LB: How do you choose which aspects of a true story to emphasize?

DO: In the reportage and analysis I’ve done over the years, I pick up on what seems urgent, that isn’t being covered much. To illuminate a little-known education alternative that I know well, seems worthwhile. But a dozen books could be written about ALPHA. Which one would I write? I ended up focusing on the aspect that distresses me the most, even as it makes all other things possible—the democratic struggle for survival. The most fun approach to writing about democratic and free schools, and I think the most useful and communicative, is to tell stories of the children in these places where they are free to be themselves. Children are clever, fey, mischievous creatures, like elves. They create chaos and comedy, but they show sense and compassion. They daily spout poetry and make profound insights. But that storytelling has been well done, in the lively tradition of books written by democratic educators like A. S. Neill, Chris Mercogliano and Jerry Mintz. My thesis supervisor, Harry Smaller, helped me to see the unique contribution that I could make: to use ALPHA’s story to illuminate the social and political forces acting on a public community school, from within and without.   

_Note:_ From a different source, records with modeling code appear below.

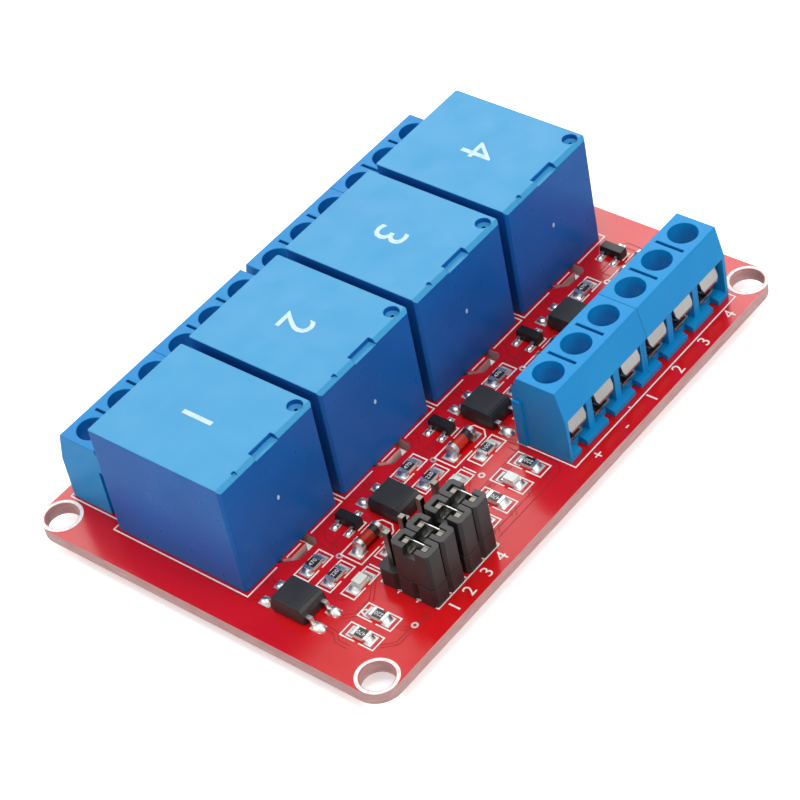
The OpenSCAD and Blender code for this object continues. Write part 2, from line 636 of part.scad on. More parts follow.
circuit_board();
relay_cover_1();
relay_cover_2();
relay_cover_3();
relay_cover_4();
relay_bases();
relay_bobbins();
relay_windings();
relay_cores();
relay_yokes();
relay_pins();
relay_armature_1();
relay_armature_2();
relay_armature_3();
relay_armature_4();
output_terminal_1();
output_terminal_2();
output_terminal_3();
output_terminal_4();
input_terminal_1();
input_terminal_2();
terminal_frames();
wire_guards();
terminal_screw_01();
terminal_screw_02();
terminal_screw_03();
terminal_screw_04();
terminal_screw_05();
terminal_screw_06();
terminal_screw_07();
terminal_screw_08();
terminal_screw_09();
terminal_screw_10();
terminal_screw_11();
terminal_screw_12();
terminal_screw_13();
terminal_screw_14();
terminal_screw_15();
terminal_screw_16();
terminal_screw_17();
terminal_screw_18();
optocouplers();
optocoupler_leads();
transistors();
transistor_leads();
diodes();
diode_caps();
chip_resistors();
leds();
pin_headers();
header_pins();
jumper_cap_1();
jumper_cap_2();
jumper_cap_3();
jumper_cap_4();
jumper_clip_1();
jumper_clip_2();
jumper_clip_3();
jumper_clip_4();
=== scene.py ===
import math

import bpy
from mathutils import Matrix, Vector


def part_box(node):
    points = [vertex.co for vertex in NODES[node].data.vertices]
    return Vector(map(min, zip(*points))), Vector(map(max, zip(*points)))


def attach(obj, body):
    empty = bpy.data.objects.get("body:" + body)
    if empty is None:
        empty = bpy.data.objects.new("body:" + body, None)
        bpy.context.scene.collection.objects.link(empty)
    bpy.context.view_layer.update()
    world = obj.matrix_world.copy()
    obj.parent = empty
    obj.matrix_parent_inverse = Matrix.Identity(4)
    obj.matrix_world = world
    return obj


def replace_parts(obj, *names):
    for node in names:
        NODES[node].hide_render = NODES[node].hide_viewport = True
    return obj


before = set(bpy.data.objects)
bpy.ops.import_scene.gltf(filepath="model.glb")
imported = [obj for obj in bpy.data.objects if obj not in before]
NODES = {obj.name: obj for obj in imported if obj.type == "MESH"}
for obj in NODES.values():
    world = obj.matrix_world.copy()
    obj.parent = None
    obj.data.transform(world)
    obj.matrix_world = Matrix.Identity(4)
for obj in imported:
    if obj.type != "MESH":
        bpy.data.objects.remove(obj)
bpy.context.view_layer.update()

MM = 0.001
BODY = "module"


# ---------------------------------------------------------------- camera
def make_camera():
    """The camera of the photograph."""
    cam = bpy.data.cameras.new("camera")
    cam.sensor_width = 36.0
    cam.sensor_fit = "HORIZONTAL"
    cam.lens = 125.86
    cam.clip_start, cam.clip_end = 0.01, 20
    ob = bpy.data.objects.new("camera", cam)
    right = Vector((0.61323389, -0.77399305, -0.15773065))
    up = Vector((0.61115196, 0.33839903, 0.71552735))
    back = Vector((-0.50043729, -0.53518301, 0.68054512))
    at = Vector((-0.157255, -0.166434, 0.215653))
    ob.matrix_world = Matrix((
        (right.x, up.x, back.x, at.x), (right.y, up.y, back.y, at.y),
        (right.z, up.z, back.z, at.z), (0, 0, 0, 1)))
    bpy.context.scene.collection.objects.link(ob)
    bpy.context.scene.camera = ob


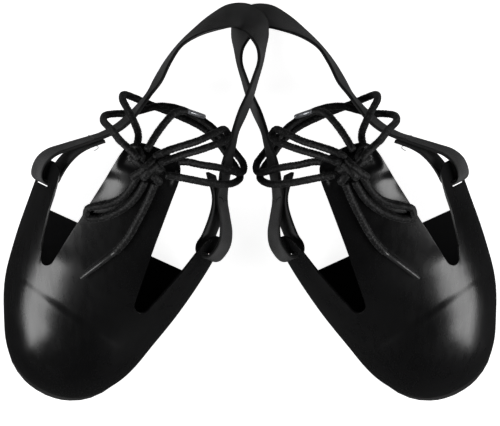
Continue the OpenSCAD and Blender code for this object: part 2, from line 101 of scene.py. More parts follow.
def smoothed(values, stiffness):
    """A slowly bending curve through evenly spaced values that are odd about both ends."""
    n = len(values)
    wide = np.concatenate([2 * values[0] - values[:0:-1], values, 2 * values[-1] - values[-2::-1]])
    m = len(wide)
    bend = np.diff(np.eye(m), 2, axis=0)
    return np.linalg.solve(np.eye(m) + stiffness * bend.T @ bend, wide)[n - 1:2 * n - 1]


ROOT = np.linspace(0, math.sqrt(TONGUE_END), 180)


def profile(column):
    """Smooth value of a column of SECTIONS, as a function of the station; even in its square root."""
    raw = np.interp(ROOT, np.sqrt(SECTIONS[:, 0]), SECTIONS[:, column])
    return smoothed(raw, 160)


OUTER_PROFILE, INNER_PROFILE, CREST_PROFILE = (profile(k) for k in (1, 2, 3))


def station_root(y):
    return np.sqrt(np.clip(np.asarray(y, float) - TOE_RIM, 0, None))


def half_width(y, inner):
    root = station_root(y)
    outer_w = np.interp(root, ROOT, OUTER_PROFILE)
    inner_w = np.interp(root, ROOT, INNER_PROFILE)
    return np.where(inner, inner_w, outer_w)


def crest(y):
    return np.interp(station_root(y), ROOT, CREST_PROFILE)


def wing_crest(y):
    return np.where(y <= NOTCH_Y, crest(y), crest(NOTCH_Y) + (y - NOTCH_Y) * 0.25)


def arch_z(x, w, top):
    return SOLE_T + (top - SOLE_T) * np.clip(1 - (np.abs(x) / w) ** ARCH_POWER, 0, 1) ** (1 / ARCH_POWER)


def tongue_flatness(z, y):
    """How far the tongue stands above the arch, whose height there is z, along its middle."""
    return 0.55 * ramp(y, 85, 100) * (1 - ramp(y, 132, 150)) * (crest(y) - z)


def tongue_z(x, y):
    z = arch_z(x, half_width(y, x >= 0), crest(y))
    return float(z + tongue_flatness(z, y))


def edge_table(table, column):
    ys = np.linspace(table[0, 0], table[-1, 0], 60)
    return ys, smoothed(np.interp(ys, table[:, 0], table[:, column]), 12)


EDGES = {(name, side): edge_table(table, side + 1)
         for name, table in (("wing", WING_EDGE), ("tongue", TONGUE_EDGE)) for side in (0, 1)}


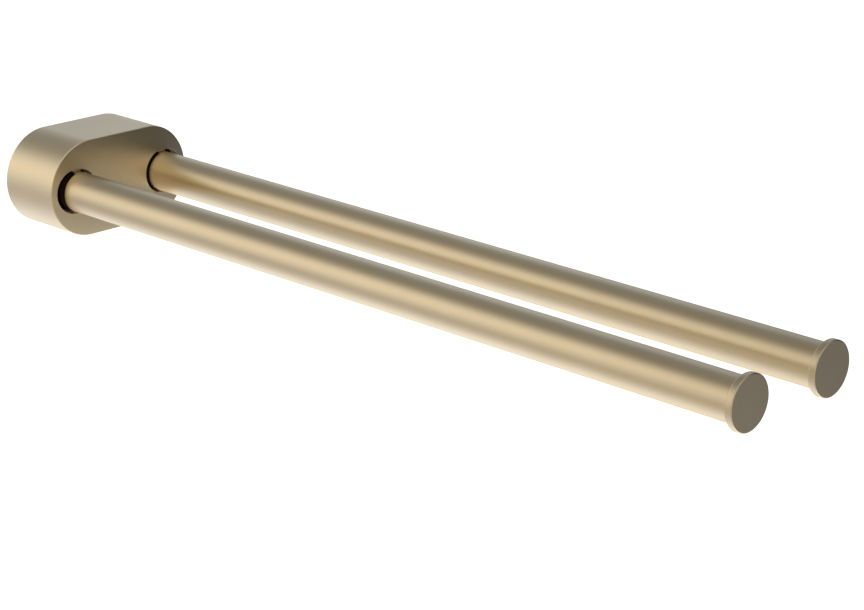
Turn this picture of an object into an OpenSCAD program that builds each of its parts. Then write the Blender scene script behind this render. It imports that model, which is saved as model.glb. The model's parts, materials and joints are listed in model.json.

Deb O’Rourke is a White settler born in Treaty 7 territory, whose life is now supported by lands belonging to the Anishinaabek. She is a writer with over eighty prose publications: in Toronto’s news weekly Now, in The Dominion, and in cultural publications that include Espace, In/Words, Artword, and Matriart. Her poetry has been published in The New Quarterly, Little Blue Marble and several anthologies. Deb is also a visual artist and has a Masters degree in education. Her first book, Can this be School? Fifty years of Democracy at ALPHA was published in October, 2022, by Artword Press.